“Learning While Doing” at a Social Business Think Tank in Thailand
By Robert Gibbons, MPP ’20
My time working abroad this summer was a deeply rewarding and highly educational experience. The opportunity to engage in meaningful work in South East Asia allowed me to learn about the region’s nonprofit and NGO culture while also offering a chance to build my network by interacting with seasoned international development professionals. My internship with the Yunus Center was an amazing chance to “learn while doing,” and I feel fortunate to have been able to pursue this endeavor with the help of Luskin’s Global Public Affairs Program.
The Yunus Center at AIT was founded ten years ago by Mohammed Yunus, Nobel Laureate, Nobel Peace Prize Winner, founder of Graeme Bank, and credited for pioneering the “microloan.” Described as a Social Business Think Tank, the Center is located just outside of Bangkok, at the Asian Institute of Technology. This international graduate university draws hundreds of students from across the world. Its bucolic campus is a respite from the intensely urban landscape of the city and is dotted with striking water lilies and air orchids, old growth banyan trees, along with a startling population of six-foot long monitor lizards that lazily wander around the grounds. AIT sits next to Thailand’s largest and most highly regarded institution of higher learning, Thammasat University, with a population of nearly 30,000. The internationally diverse student body, as well as its renowned academic instructors makes AIT a perfect place to house the Yunus Center and an ideal location to spend a summer abroad. The Yunus Center has hosted dozens of interns over their tenure and provides its employees with housing and office accommodations. The Yunus Center staff were truly an amazing group of people and during my time there I made quick and close friends with the team, comprised of students like myself as well as full time professionals from the UK, Germany, the Philippines, and Thailand.

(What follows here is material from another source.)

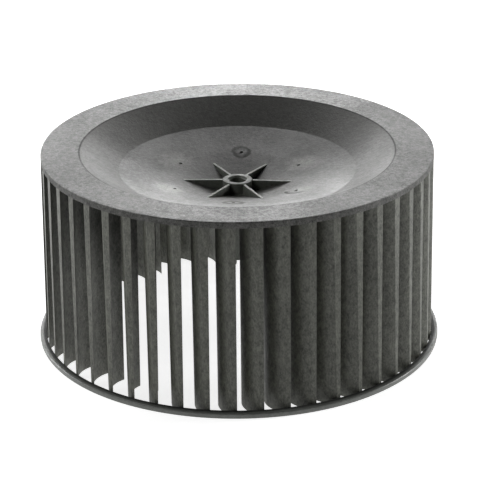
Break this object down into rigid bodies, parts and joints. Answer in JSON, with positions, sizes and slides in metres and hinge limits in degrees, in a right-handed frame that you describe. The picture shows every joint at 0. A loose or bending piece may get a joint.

On the weekend I arrived in Bangkok I was invited to the Yunus Center’s 9th Annual Social Business Day Convention, comprised of more than one thousand people including Mohammed Yunus, the Queen of Spain, Matt Damon (Water.org), an emissary from his Holiness the Pope, as well as the CEOs of Thailand’s most prominent corporations, and government officials from China, India, Pakistan, Sri Lanka, Bangladesh, Germany and the United States. It was truly a humbling weekend and an excellent introduction to the Yunus movement and the impressive brand equity that his organization has cultivated. The event also served as a great template for the work I would undertake over the summer – organizing a conference focused around Social Business and the Belt and Road Initiative (BRI), a massive infrastructure and cultural push by China to essentially create a new silk road connecting east and west. In the past interns have worked to formulate their own social business ventures, assist with existing initiatives, or contribute to research projects that support the Yunus Center long-term mission of making Bangkok a “Social Business City.”
When not working at the Center I could avail myself of AIT’s cafeteria and pool, squash courts and gym, as well as a golf course on site. An easy taxi ride into Bangkok or short train trip north to Ayutthaya (the former capital of Siam), offered close and fun attractions to suit all interests – from the most tourist to decidedly off the beaten path trekking and thousand-year-old wats and temples. I would be remiss if I failed to note the close proximity of Thailand’s stunning coast. The islands, even in the off/rainy season, were like nothing I had ever visited before. Stunning limestone cliffs jetted straight out of the warm ocean waters surrounded by coves dotted with long-tail schooners and traditional fisherman villages. At the end of my stay I traveled north to the Burma-Thai border for a ten-day meditation retreat at the Buddhist Monastery, Wat Tam Wua, which was nothing short of incredible.
The three months that I spent in Thailand were much more than an internship, break from school, or travel opportunity. I learned a great deal about how nonprofit organizations like the Yunus Center are shaping the developing world, made important contacts and friends that I will be in touch with for years to come, experienced a great deal of personal growth, and gained invaluable perspective that continues to shape my academic studies and professional pursuits.
Many thanks to the Global Affairs Program and Steve Commins, in particular, for their thoughtful assistance in securing this opportunity. I hope future Luskin students are able to engage with the Yunus Center and I look forward to hearing about their undoubtedly amazing experiences!